Location. “What’s the environment? The environment and the weather combined with the time of year will certainly impact [how you pack]. For instance, if I were going to go to the canyons in the fall or the spring, I would bring fewer layers than if I were to go in the winter. But I would bring fewer layers to the canyons in the fall or spring than to the Pacific Northwest in the summer.”

Duration. “[Packing for] your trip will be different if it’s a weekend trip versus a week or multi-week trip.”

Type of Trip. “What type of trip are you planning? Are you backpacking? Skiing? Mountaineering? Is it technical or non-technical? Do you just want to hike around and enjoy yourself or are you going fishing?”

What You Should Pack for a Backpacking Trip

“In general, there are categories of things that you want to bring with you. I’m going to need shelter, food, a way to cook that food, layers and my sleeping system. Those are the big categories. And you want to think about first aid, emergency communication and navigation. For me, those broad topics really cover just about everything that I might bring, and then you can get specific,” Johnson says.

After considering the four planning points (time, location, duration, type of trip), you can begin to fill in these gear categories with specific items and identify things you might need to purchase.

Things to Watch out For

Don’t overpack. “As backcountry users, we tend to overestimate the number of layers that we need.
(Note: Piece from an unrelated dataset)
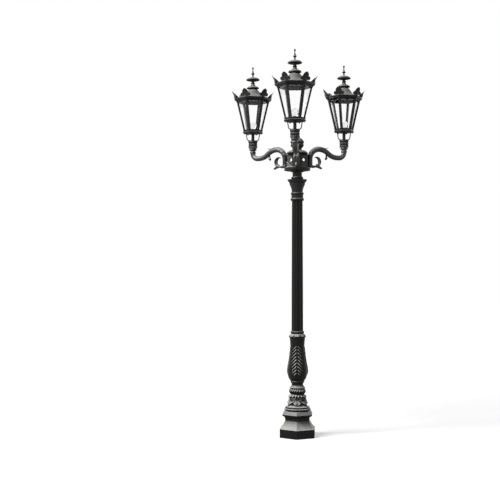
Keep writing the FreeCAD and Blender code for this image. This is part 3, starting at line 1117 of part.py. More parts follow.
def make_roof():
    """Roof casting: moulded six-sided rim, hollow dome above it and the middle hinge knuckle."""
    step = ROOF_RADIUS - ROOF_MOULDING
    rim = hex_stack([(ROOF_FOOT, step - ROOF_MOULDING), (ROOF_FOOT + 5.0, step),
                     (ROOF_FOOT + 12.0, step), (ROOF_FOOT + 15.0, ROOF_RADIUS),
                     (RIM_TOP - 4.0, ROOF_RADIUS), (RIM_TOP, ROOF_RADIUS - 4.0)])
    dome = turned([(0.0, RIM_TOP - 1.0), (DOME_RADIUS, RIM_TOP - 1.0), dome_curve(0.0), (0.0, DOME_TOP)])
    lug = HINGE_REACH - ROOF_RADIUS * COS30 + 14.0
    link = Part.makeBox(lug, HINGE_MIDDLE_LENGTH, HINGE_KNUCKLE_RADIUS - SEAT_GAP,
                        Vector(-HINGE_REACH, -HINGE_MIDDLE_LENGTH / 2, HINGE_LEVEL + SEAT_GAP))
    upstand = make_upstand()
    body = fused([rim, dome, knuckle(0.0, HINGE_MIDDLE_LENGTH), link]
                 + [turned_about(upstand, corner) for corner in HEX_CORNERS])
    hollow = turned([(0.0, RIM_TOP - ROOF_WALL), (DOME_RADIUS - 2 * ROOF_WALL, RIM_TOP - ROOF_WALL),
                     dome_curve(ROOF_WALL * 1.4), (0.0, DOME_TOP)])
    ceiling = Part.makeBox(400.0, 400.0, 60.0, Vector(-200.0, -200.0, DOME_TOP - ROOF_WALL))
    well = hex_stack([(ROOF_FOOT - 1.0, CROWN_WELL_RADIUS), (RIM_TOP - ROOF_WALL + 1.0, CROWN_WELL_RADIUS)])
    body = body.cut(hollow.cut(ceiling)).cut(well).cut(pin_bore())
    body = drilled(body, FINIAL_STUD_RADIUS + SEAT_GAP, DOME_TOP - 2 * ROOF_WALL, DOME_TOP + 1.0)
    return body.cut(Part.makeCylinder(SCREW_RADIUS + SCREW_HOLE_CLEARANCE, ROOF_RIM_HEIGHT + 2.0,
                                      Vector(latch_reach(), 0, ROOF_FOOT - 1.0)))


def palmette_reach():
    """Distance of a palmette's foot from the lantern's axis."""
    return ROOF_RADIUS - PALMETTE_INSET


def palmette_lean(level):
    """How far a palmette has curved outwards at a level above its foot."""
    return PALMETTE_LEAN * (level / PALMETTE_HEIGHT) ** 1.6


def palmette_outline():
    """Corners of the front view: a fan of pointed lobes over two volutes."""
    fan = [(0.0, 1.0), (0.22, 0.91), (0.28, 0.86), (0.5, 0.88), (0.65, 0.8), (0.65, 0.75), (0.85, 0.72),
           (0.95, 0.62), (0.88, 0.57), (1.0, 0.5), (0.95, 0.41), (0.8, 0.36), (0.9, 0.3)]
    volute = [(0.68, 0.33), (0.85, 0.31), (0.98, 0.2), (1.0, 0.09), (0.92, 0.0)]
    half = [(share * PALMETTE_FAN_WIDTH / 2, level * PALMETTE_HEIGHT) for share, level in fan]
    half += [(share * PALMETTE_BASE_WIDTH / 2, level * PALMETTE_HEIGHT) for share, level in volute]
    return half + [(-x, z) for x, z in reversed(half[1:])]


def make_palmette():
    """Upright leaning plate with the palmette's outline and a hole for its screw."""
    levels = [share * PALMETTE_HEIGHT for share in (0.0, 0.35, 0.7, 1.0)]
    inner = [(palmette_lean(level), level) for level in levels]
    outer = [(x + PALMETTE_THICKNESS, z) for x, z in inner]
    slab = flat_piece([inner, outer[::-1]], PALMETTE_BASE_WIDTH + 2.0)
    reach = PALMETTE_THICKNESS + PALMETTE_LEAN + 1.0
    front = Part.Face(across(palmette_outline())).extrude(Vector(reach, 0, 0))
    body = slab.common(front)
    body = body.cut(Part.makeCylinder(SCREW_RADIUS + SCREW_HOLE_CLEARANCE, reach,
                                      Vector(-1.0, 0, PALMETTE_SCREW_LEVEL), Vector(1, 0, 0)))
    body.translate(Vector(palmette_reach(), 0, RIM_TOP + SEAT_GAP))
    return body


def make_palmettes():
    """A palmette at each corner of the rim, as separate solids."""
    palmette = make_palmette()
    return Part.makeCompound([turned_about(palmette, corner) for corner in HEX_CORNERS])


def make_palmette_screw():
    """Round-headed screw that goes in from the front of a palmette."""
    seat = (palmette_reach() + PALMETTE_THICKNESS + SEAT_GAP
            + palmette_lean(PALMETTE_SCREW_LEVEL + SCREW_HEAD_RADIUS))
    level = RIM_TOP + SEAT_GAP + PALMETTE_SCREW_LEVEL
    head = Part.makeCylinder(SCREW_HEAD_RADIUS, SCREW_HEAD_HEIGHT, Vector(seat, 0, level), Vector(1, 0, 0))
    shank = Part.makeCylinder(SCREW_RADIUS, SCREW_LENGTH, Vector(seat, 0, level), Vector(-1, 0, 0))
    return head.fuse(shank).removeSplitter()


def make_roof_screws():
    """Round-headed screws of the palmettes and of the roof's latch, as separate solids."""
    seat = Vector(latch_reach(), 0, RIM_TOP + SEAT_GAP)
    head = Part.makeCylinder(SCREW_HEAD_RADIUS, SCREW_HEAD_HEIGHT, seat)
    shank = Part.makeCylinder(SCREW_RADIUS, ROOF_RIM_HEIGHT + LATCH_GRIP, seat, Vector(0, 0, -1))
    screw = make_palmette_screw()
    return Part.makeCompound([turned_about(screw, corner) for corner in HEX_CORNERS]
                             + [head.fuse(shank).removeSplitter()])


def make_cowl():
    """Vent cowl over the dome: collar, umbrella skirt, cone and knob."""
    skirt = COWL_FOOT + COWL_COLLAR_HEIGHT
    cone = skirt + COWL_EDGE + COWL_SKIRT_HEIGHT
    knob = cone + COWL_CONE_HEIGHT
    stalk = knob + COWL_KNOB_HEIGHT
    bore = FINIAL_STUD_RADIUS + SEAT_GAP
    return turned([(bore, COWL_FOOT), (DOME_TOP_RADIUS - 1.0, COWL_FOOT), (DOME_TOP_RADIUS - 1.0, skirt),
                   (COWL_RADIUS - 2.0, skirt), (COWL_RADIUS, skirt + COWL_EDGE),
                   [(COWL_RADIUS, skirt + COWL_EDGE), (0.5 * (COWL_RADIUS + COWL_NECK_RADIUS), cone - 3.0),
                    (COWL_NECK_RADIUS, cone)],
                   [(COWL_NECK_RADIUS, cone), (COWL_KNOB_RADIUS + 2.0, cone + 0.6 * COWL_CONE_HEIGHT),
                    (COWL_KNOB_RADIUS - 2.0, knob)],
                   [(COWL_KNOB_RADIUS - 2.0, knob), (COWL_KNOB_RADIUS, knob + 0.5 * COWL_KNOB_HEIGHT),
                    (COWL_KNOB_RADIUS - 3.0, stalk)],
                   (COWL_STALK_RADIUS, stalk), (COWL_STALK_RADIUS, COWL_TOP), (bore, COWL_TOP)])


def make_finial():
    """Saucer and spire in one turned piece, with the stud that draws the roof's pieces together."""
    rim = SAUCER_FOOT + SAUCER_BOWL_HEIGHT
    neck = rim + SAUCER_RISE
    knob = neck + SPIRE_NECK_HEIGHT
    spike = knob + SPIRE_KNOB_HEIGHT
    ball = spike + SPIKE_HEIGHT
    tip = ball + 2 * TIP_BALL_RADIUS
    stud_foot = DOME_TOP - ROOF_WALL - FINIAL_STUD_GRIP
    return turned([(0.0, stud_foot), (FINIAL_STUD_RADIUS, stud_foot), (FINIAL_STUD_RADIUS, SAUCER_FOOT),
                   (SAUCER_FOOT_RADIUS, SAUCER_FOOT),
                   [(SAUCER_FOOT_RADIUS, SAUCER_FOOT),
                    (0.7 * SAUCER_RADIUS, SAUCER_FOOT + 0.35 * SAUCER_BOWL_HEIGHT), (SAUCER_RADIUS, rim)],
                   [(SAUCER_RADIUS, rim), (0.45 * SAUCER_RADIUS, rim + 0.35 * SAUCER_RISE),
                    (SPIRE_NECK_RADIUS + 1.0, neck)],
                   (SPIRE_NECK_RADIUS, neck), (SPIRE_NECK_RADIUS, knob),
                   [(SPIRE_NECK_RADIUS, knob), (SPIRE_KNOB_RADIUS, knob + 0.5 * SPIRE_KNOB_HEIGHT),
                    (SPIKE_FOOT_RADIUS, spike)],
                   (SPIKE_TOP_RADIUS, ball),
                   [(SPIKE_TOP_RADIUS, ball), (TIP_BALL_RADIUS, ball + TIP_BALL_RADIUS), (3.0, tip)],
                   (0.0, tip + TIP_HEIGHT)])


def place_lantern(shape, name):
    """A lantern's piece, screwed round by its own turn and set on its arm."""
    placed = turned_about(shape, LANTERN_TURNS[name])
    placed.translate(Vector(ARM_REACH, 0, 0))
    return turned_about(placed, ARM_AZIMUTHS[name])


# ---- All the pieces ----------------------------------------------------------------------------
POST_PIECES = {
    "anchor_plate": make_anchor_plate,
    "core_pipe": make_core_pipe,
    "terminal_block": make_terminal_block,
    "plinth": make_plinth,
    "leaf_bell": make_bell,
    "rope_ring": make_rope_ring,
    "frond_vase": make_vase,
    "fluted_shaft": make_shaft,
    "capital": make_capital,
    "hub_dish": make_hub_dish,
    "hub_drum": make_hub_drum,
    "hub_nut": make_hub_nut,
    "hub_finial": make_hub_finial,
    "arm_screws": make_arm_screws,
}

LANTERN_PIECES = {
    "fitter": make_fitter,
    "cradle": make_cradle,
    "floor": make_floor,
    "bars": make_bars,
    "panes": make_panes,
    "crown": make_crown,
    "hinge_pin": make_hinge_pin,
    "lampholder": make_lampholder,
    "bulb": make_bulb,
    "roof": make_roof,
    "palmettes": make_palmettes,
    "roof_screws": make_roof_screws,
    "cowl": make_cowl,
    "finial": make_finial,
}


def main():
    """Build every piece once, place the repeated ones and write one file for each node."""
    os.makedirs("parts", exist_ok=True)
    shapes = {name: make() for name, make in POST_PIECES.items()}
    for side, azimuth in ARM_AZIMUTHS.items():
        shapes["arm_" + side] = make_arm(azimuth)
    for name, make in LANTERN_PIECES.items():
        piece = make()
        for side in ARM_AZIMUTHS:
            shapes[side + "_" + name] = place_lantern(piece, side)
    for name, shape in shapes.items():
        shape.exportStep("parts/" + name + ".step")
        print(name, len(shape.Solids), "solids", round(shape.Volume / 1000.0, 1), "cm3", shape.isValid())
    print(len(shapes), "nodes")


if __name__ == "__main__":
    main()
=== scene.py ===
"""Triple head lamp post, dressed: black powder-coated castings, clear panes and opal bulbs.

Each sub-assembly is a class that holds its sizes in millimetres, builds its meshes as surfaces of
two parameters worked out with numpy, and dresses them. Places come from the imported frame's boxes.
"""

import json
import logging
import math
from dataclasses import dataclass
from enum import Enum
from typing import Callable, Optional, Sequence

import bmesh
import bpy
import numpy as np
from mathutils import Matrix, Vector

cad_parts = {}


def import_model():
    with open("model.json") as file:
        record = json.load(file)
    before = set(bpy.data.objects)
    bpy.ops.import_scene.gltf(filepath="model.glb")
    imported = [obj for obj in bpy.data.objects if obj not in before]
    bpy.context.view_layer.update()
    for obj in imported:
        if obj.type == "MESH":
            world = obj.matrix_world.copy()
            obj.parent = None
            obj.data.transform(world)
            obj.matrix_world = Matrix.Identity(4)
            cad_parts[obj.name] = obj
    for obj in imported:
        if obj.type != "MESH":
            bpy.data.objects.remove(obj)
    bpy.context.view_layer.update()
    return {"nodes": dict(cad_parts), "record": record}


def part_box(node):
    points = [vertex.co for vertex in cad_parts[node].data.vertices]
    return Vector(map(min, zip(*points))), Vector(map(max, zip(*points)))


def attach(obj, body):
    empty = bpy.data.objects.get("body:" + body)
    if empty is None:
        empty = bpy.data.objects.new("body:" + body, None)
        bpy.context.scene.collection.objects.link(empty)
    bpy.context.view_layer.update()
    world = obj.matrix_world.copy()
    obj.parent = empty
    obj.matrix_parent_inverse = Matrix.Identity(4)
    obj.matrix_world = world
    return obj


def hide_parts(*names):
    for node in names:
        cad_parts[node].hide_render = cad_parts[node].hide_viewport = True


log = logging.getLogger("lamp_post")

SIDES = ("front", "right", "left")
ARM_AZIMUTH = {"front": -90.0, "right": 30.0, "left": 150.0}
LANTERN_TURN = {"front": 4.0, "right": 14.0, "left": 11.0}      # how far each one is screwed round
CRADLE_TURN = {"front": 0.0, "right": -120.0, "left": -60.0}    # of the rods, from the lantern's sides
ARM_REACH = 508.0               # millimetres, from the post's axis to a lantern's
MM = 0.001
PAINTED_LIGHT_TONE = "painted_light_tone"          # mesh attribute of painted light: -1 for painted shade in a hollow, 1 for painted highlight on a crest
WHITE = (1.0, 1.0, 1.0, 1.0)

Array = np.ndarray
Outline = tuple[tuple[float, ...], ...]
Relief = Callable[[Array, Array, Array], tuple[Array, Array]]

# The photograph's frame, in its own pixels
FRAME_SIDE = 500.0
FOCAL_PIXELS = 965.0
POST_COLUMN = 297.3
HORIZON_ROW = 265.0
SENSOR_MM = 36.0
EYE_HEIGHT = 1.604
EYE_DISTANCE = 9.07
EYE_AZIMUTH = 2.3


# ---- Materials ---------------------------------------------------------------------------------
class Tone(Enum):
    """Colours of the finishes, in linear light."""

    BLACK_PAINT = (0.0044, 0.0048, 0.0040)
    # painted highlight: pale grey laid on upward faces and crests where light from above would fall
    HIGHLIGHT_GREY = (0.395, 0.392, 0.376)
    ZINC = (0.42, 0.43, 0.44)
    OPAL = (0.90, 0.90, 0.87)
    IVORY = (0.72, 0.69, 0.60)


def rgba(tone: Tone) -> tuple[float, float, float, float]:
    """The tone with full alpha."""
    return (*tone.value, 1.0)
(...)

We try to take into account all the potential possibilities, or we want to have one particular layer just in case. My personal leaning on this is you want to take what you need as an individual to stay warm and be comfortable and safe in the environment you’re in, and then you want to use those layers. To me, it’s a personal failing if I come back from a course and I haven’t used all my layers. Then all they did was sit on my back.”

Eat everything you bring. “That also pertains to food. We absolutely need it, for enjoyment and creating heat in our bodies. It takes time to figure out how to adjust your ration appropriately. Most people aren’t in the backcountry so regularly that they’re dialed into what their body wants and needs. You’ve chosen your ration perfectly when you end your trip and there’s no food left.”
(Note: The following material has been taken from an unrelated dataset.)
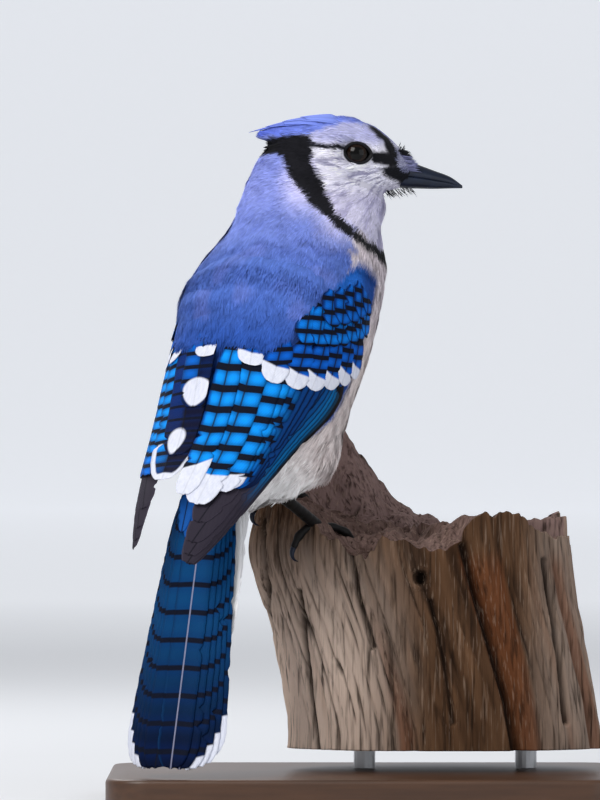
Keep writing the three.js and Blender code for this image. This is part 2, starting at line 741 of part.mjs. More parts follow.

(NOLS publishes a book called NOLS Cookery that details strategies on planning a ration, and lists a range of backcountry recipes.)
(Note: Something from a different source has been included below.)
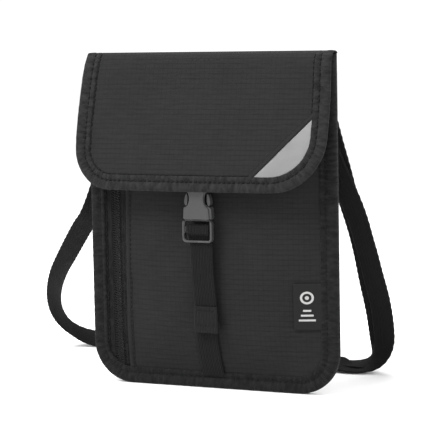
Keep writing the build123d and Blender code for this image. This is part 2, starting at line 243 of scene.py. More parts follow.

What you pack is unique to you. “Everybody is going to be different. I’m not a good person to gauge layers off of because I’m very warm and I tend to bring fewer layers than most people, even those that I work with at NOLS. Other people are colder and have to go heavier. Understanding who you are helps with those things.”

Example Backpacking Packing List

NOLS’s 30-day trip to Wyoming’s Wind River range calls for the following:

base layer top and bottom, fleece top and bottom, puffy jacket, wind jacket, wind or hiking pants, rain jacket, optional rain pants, t-shirt, nylon shorts, two or three pairs of underwear, a baseball or sun hat, a wool or fleece hat, a mosquito head net, liner gloves, insulated gloves or mittens, mitten shells, a backpack, two to three small stuff sacks, a sleeping bag, a compression sack, two to three plastic trash bags, a sleeping pad, a stuff sack for that sleeping pad, a ground cloth, hiking boots, gaiters, camp shoes, four to five pairs of wool socks, sunglasses, an insulated mug, a bowl, a spoon, two water bottles, lip balm, sunscreen, bandanas, a headlamp, disposable lighters, insect repellent, hand sanitizer, toiletries, a towel, a watch, a pen or pencil and a notepad.

This list doesn’t include the group gear that NOLS provides (tents, stoves, pots and pans, maps, bear-proof containers and course-specific items like climbing and mountaineering gear), or optional things students might want to bring like binoculars or a camera.

Remember, NOLS put together this packing list for 30 days in the specific environment of Wyoming’s Wind River mountains. Unless that’s exactly the trip you’re planning, yours will look different (but it’s a good place to start).